→ Aim of the task: Copy out, exactly and without additions, the lines from the one that contains "# ---- Printed" to the one that contains "obj.data.transform(world)", both ends included.

--------------------------------------------------

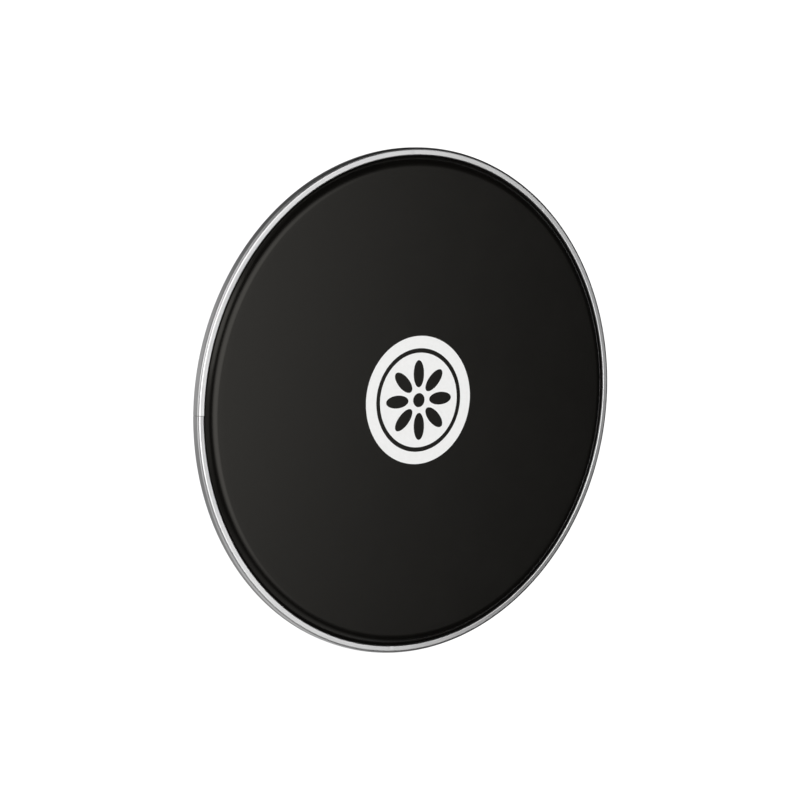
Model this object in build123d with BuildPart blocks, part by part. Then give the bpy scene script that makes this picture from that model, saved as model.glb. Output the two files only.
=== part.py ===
from build123d import *
from build123d.topology import SkipClean
import math
import os

# A 12 inch hand-drum head, lying flat with its playing surface up.
# Millimetres. The origin is the centre of the hoop's bottom plane, and +Z is the drum's axis.

# ---- Driving dimensions ----
shell_diameter = 304.8  # the drum shell that the head slips over, 12 inches
shell_clearance = 0.1  # radial slip between the shell and the collar

film_thickness = 0.2  # polyester base ply
glue_thickness = 0.1  # laminating adhesive
napa_thickness = 0.3  # synthetic-leather face ply
ink_thickness = 0.06  # printed roundel

hoop_diameter = 316.0
hoop_bore_diameter = 306.4
hoop_height = 6.0
hoop_sheet = 0.7  # thickness of the rolled aluminium
hoop_inner_corner = 0.75  # outside radius of the bend beside the collar
hoop_shoulder = 1.9  # outside radius of the bend at the outer rim
hoop_foot_corner = 1.1  # outside radius of the bend down at the foot
hoop_foot_reach = 2.1  # how far the foot turns in under the channel
inner_wall_end = 2.0  # height of the centre of the inner wall's rounded end

playing_height = 8.0  # top of the face ply over the hoop's bottom plane
crown_radius = 7.5  # the face's long bend over the shell's rounded edge
crown_angle = 45.0  # how far that bend turns, in degrees
slope_length = 2.44  # straight run down the shell's bevel after it
collar_radius = 1.2  # the face's tight bend from there into the collar
edge_height = 4.3  # top of the laminate's turned-up edge inside the channel
wedge_angle = 45  # each ply is built from wedges this wide, in degrees

wire_diameter = 2.0  # locking ring inside the channel
wire_height = 3.0  # height of the locking ring's centre
wire_gap = 0.05  # resin between the locking ring and the laminate
resin_level = 1.2  # height of the cast resin's lower surface

joint_angle = 178.5  # where the hoop's two ends meet
joint_gap = 0.25
key_span = 9.0  # degrees of the hoop that the splice key bridges
key_width = 1.6
key_thickness = 0.55
key_clearance = 0.35  # between the key and the channel's inner wall

roundel_diameter = 80.2
roundel_centre = (-1.0, 2.1)
petal_count = 8
petal_length = 17.0
petal_width = 8.0
petal_orbit = 16.5  # from the roundel's centre to the middle of each petal
hub_radius = 4.4
ring_inner_radius = 29.6
ring_outer_radius = 32.4

# ---- Worked out from them ----
half_sheet = hoop_sheet / 2
laminate = film_thickness + glue_thickness + napa_thickness
film_depth = napa_thickness + glue_thickness
collar_face_radius = shell_diameter / 2 + shell_clearance + laminate
crown_offset = (crown_radius - collar_radius) * math.sin(math.radians(crown_angle))
slope_offset = slope_length * math.cos(math.radians(crown_angle))
flat_radius = collar_face_radius - collar_radius - slope_offset - crown_offset

# The hoop's sheet, measured at the middle of its thickness.
inner_wall = hoop_bore_diameter / 2 + half_sheet
outer_wall = hoop_diameter / 2 - half_sheet
top_web = hoop_height - half_sheet
foot_end = outer_wall - hoop_foot_reach
bend_radii = [hoop_inner_corner - half_sheet, hoop_shoulder - half_sheet]
turn_radius = inner_wall - collar_face_radius
wire_radius = wire_diameter / 2
wire_orbit = inner_wall + turn_radius + laminate + wire_gap + wire_radius
key_middle = inner_wall + half_sheet + key_clearance + key_width / 2
key_height = hoop_height - hoop_sheet - key_thickness / 2


def draw_laminate_curve(depth):
    """Draw the curve that lies this deep under the face, from the axis to the turned-up edge."""
    flat = Line((0, playing_height - depth), (flat_radius, playing_height - depth))
    crown = JernArc(flat @ 1, flat % 1, crown_radius - depth, -crown_angle)
    slope = Line(crown @ 1, crown @ 1 + (crown % 1) * slope_length)
    bend = JernArc(slope @ 1, slope % 1, collar_radius - depth, crown_angle - 90)
    wall = Line(bend @ 1, (collar_face_radius - depth, inner_wall_end))
    turn = JernArc(wall @ 1, wall % 1, turn_radius + depth, 180)
    edge = Line(turn @ 1, (inner_wall + turn_radius + depth, edge_height))
    return flat @ 0, edge @ 1


def laminate_section(upper_depth, lower_depth, turn=0):
    """The section of the laminate between two depths under its face, this many degrees round the axis."""
    with BuildSketch(Plane.XZ.rotated((0, 0, turn))) as section:
        with BuildLine():
            upper = draw_laminate_curve(upper_depth)
            lower = draw_laminate_curve(lower_depth)
            Line(upper[0], lower[0])
            Line(upper[1], lower[1])
        make_face()
    return section


def form_ply(upper_depth, lower_depth):
    """Add one ply of the laminate to the open BuildPart, in wedges whose faces stay separate."""
    for turn in range(0, 360, wedge_angle):
        section = laminate_section(upper_depth, lower_depth, turn)
        with SkipClean():
            revolve(section.sketch, axis=Axis.Z, revolution_arc=wedge_angle, clean=False)


def hoop_section():
    """The rolled channel, open underneath, with both its edges rounded."""
    with BuildSketch(Plane.XZ) as section:
        with BuildLine():
            FilletPolyline(
                (inner_wall, inner_wall_end),
                (inner_wall, top_web),
                (outer_wall, top_web),
                (outer_wall, half_sheet),
                (foot_end, half_sheet),
                radius=bend_radii + [hoop_foot_corner - half_sheet],
            )
            offset(amount=half_sheet)
        make_face()
    return section


os.makedirs("parts", exist_ok=True)

# ---- Hoop: one rolled aluminium channel whose two ends butt together ----
with BuildPart() as flesh_hoop:
    revolve(hoop_section().sketch, axis=Axis.Z)
    with PolarLocations(outer_wall, 1, start_angle=joint_angle):
        Box(4 * hoop_height, joint_gap, 4 * hoop_height, mode=Mode.SUBTRACT)
flesh_hoop.part.label = "flesh_hoop"
export_step(flesh_hoop.part, "parts/flesh_hoop.step")

# ---- Splice key: a curved strip under the channel's web, across the butt joint ----
with BuildPart() as splice_key:
    with BuildSketch(Plane.XZ.rotated((0, 0, joint_angle - key_span / 2))):
        with Locations((key_middle, key_height)):
            Rectangle(key_width, key_thickness)
    revolve(axis=Axis.Z, revolution_arc=key_span)
splice_key.part.label = "splice_key"
export_step(splice_key.part, "parts/splice_key.step")

# ---- Laminate: three plies formed together, with their edge turned up inside the channel ----
with BuildPart() as napa_face:
    form_ply(0, napa_thickness)
napa_face.part.label = "napa_face"
export_step(napa_face.part, "parts/napa_face.step")

with BuildPart() as laminating_adhesive:
    form_ply(napa_thickness, film_depth)
laminating_adhesive.part.label = "laminating_adhesive"
export_step(laminating_adhesive.part, "parts/laminating_adhesive.step")

with BuildPart() as base_film:
    form_ply(film_depth, laminate)
base_film.part.label = "base_film"
export_step(base_film.part, "parts/base_film.step")

# ---- Locking ring: a round wire that the laminate's edge can't pull past ----
with BuildPart() as lock_ring:
    with BuildSketch(Plane.XZ):
        with Locations((wire_orbit, wire_height)):
            Circle(wire_radius)
    revolve(axis=Axis.Z)
lock_ring.part.label = "lock_ring"
export_step(lock_ring.part, "parts/lock_ring.step")

# ---- Resin: cast into the upturned channel round the edge, the ring and the key ----
with BuildPart() as bonding_resin:
    with BuildSketch(Plane.XZ):
        with BuildLine():
            channel = FilletPolyline(
                (inner_wall, resin_level),
                (inner_wall, top_web),
                (outer_wall, top_web),
                (outer_wall, resin_level),
                radius=bend_radii,
            )
            Line(channel @ 1, channel @ 0)
        make_face()
        add(hoop_section().sketch_local, mode=Mode.SUBTRACT)
        add(laminate_section(half_sheet - turn_radius, laminate).sketch_local, mode=Mode.SUBTRACT)
        with Locations((wire_orbit, wire_height)):
            Circle(wire_radius, mode=Mode.SUBTRACT)
    revolve(axis=Axis.Z)
    add(splice_key.part, mode=Mode.SUBTRACT)
bonding_resin.part.label = "bonding_resin"
export_step(bonding_resin.part, "parts/bonding_resin.step")

# ---- Printed roundel: white ink with a plain rosette and ring left open ----
with BuildPart() as printed_roundel:
    with BuildSketch(Plane.XY.offset(playing_height)):
        with Locations(roundel_centre):
            Circle(roundel_diameter / 2)
            Circle(ring_outer_radius, mode=Mode.SUBTRACT)
            Circle(ring_inner_radius)
            Circle(hub_radius, mode=Mode.SUBTRACT)
            with PolarLocations(petal_orbit, petal_count):
                Ellipse(petal_length / 2, petal_width / 2, mode=Mode.SUBTRACT)
    extrude(amount=ink_thickness)
printed_roundel.part.label = "printed_roundel"
export_step(printed_roundel.part, "parts/printed_roundel.step")
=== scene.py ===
import math

import bmesh
import bpy
from mathutils import Matrix, Vector


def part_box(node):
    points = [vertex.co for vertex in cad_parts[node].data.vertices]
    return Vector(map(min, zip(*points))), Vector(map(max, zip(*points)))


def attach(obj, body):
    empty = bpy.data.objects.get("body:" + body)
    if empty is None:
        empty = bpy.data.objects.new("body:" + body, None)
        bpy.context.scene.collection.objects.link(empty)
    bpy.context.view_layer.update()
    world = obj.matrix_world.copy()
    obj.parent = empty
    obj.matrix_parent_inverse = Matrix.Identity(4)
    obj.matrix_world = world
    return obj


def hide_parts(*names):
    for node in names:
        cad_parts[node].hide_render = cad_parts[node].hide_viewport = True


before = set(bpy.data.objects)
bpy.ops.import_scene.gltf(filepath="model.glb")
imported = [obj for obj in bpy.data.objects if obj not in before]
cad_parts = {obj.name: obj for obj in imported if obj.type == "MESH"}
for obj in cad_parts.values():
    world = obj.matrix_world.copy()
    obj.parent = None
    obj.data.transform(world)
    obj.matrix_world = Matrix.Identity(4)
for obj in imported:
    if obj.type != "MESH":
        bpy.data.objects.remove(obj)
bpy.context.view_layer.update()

scene = bpy.context.scene
MM = 0.001

# A 12 inch hand-drum head lying on its hoop, playing surface up. Metres, in the frame's own axes:
# the origin is the centre of the hoop's bottom plane and +Z is the drum's axis.

hoop_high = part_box("flesh_hoop")[1]
face_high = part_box("napa_face")[1]
glue_low, glue_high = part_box("laminating_adhesive")
film_low, film_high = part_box("base_film")
resin_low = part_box("bonding_resin")[0]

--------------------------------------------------

→ Solution for this problem:
# ---- Printed roundel: white ink with a plain rosette and ring left open ----
with BuildPart() as printed_roundel:
    with BuildSketch(Plane.XY.offset(playing_height)):
        with Locations(roundel_centre):
            Circle(roundel_diameter / 2)
            Circle(ring_outer_radius, mode=Mode.SUBTRACT)
            Circle(ring_inner_radius)
            Circle(hub_radius, mode=Mode.SUBTRACT)
            with PolarLocations(petal_orbit, petal_count):
                Ellipse(petal_length / 2, petal_width / 2, mode=Mode.SUBTRACT)
    extrude(amount=ink_thickness)
printed_roundel.part.label = "printed_roundel"
export_step(printed_roundel.part, "parts/printed_roundel.step")
=== scene.py ===
import math

import bmesh
import bpy
from mathutils import Matrix, Vector


def part_box(node):
    points = [vertex.co for vertex in cad_parts[node].data.vertices]
    return Vector(map(min, zip(*points))), Vector(map(max, zip(*points)))


def attach(obj, body):
    empty = bpy.data.objects.get("body:" + body)
    if empty is None:
        empty = bpy.data.objects.new("body:" + body, None)
        bpy.context.scene.collection.objects.link(empty)
    bpy.context.view_layer.update()
    world = obj.matrix_world.copy()
    obj.parent = empty
    obj.matrix_parent_inverse = Matrix.Identity(4)
    obj.matrix_world = world
    return obj


def hide_parts(*names):
    for node in names:
        cad_parts[node].hide_render = cad_parts[node].hide_viewport = True


before = set(bpy.data.objects)
bpy.ops.import_scene.gltf(filepath="model.glb")
imported = [obj for obj in bpy.data.objects if obj not in before]
cad_parts = {obj.name: obj for obj in imported if obj.type == "MESH"}
for obj in cad_parts.values():
    world = obj.matrix_world.copy()
    obj.parent = None
    obj.data.transform(world)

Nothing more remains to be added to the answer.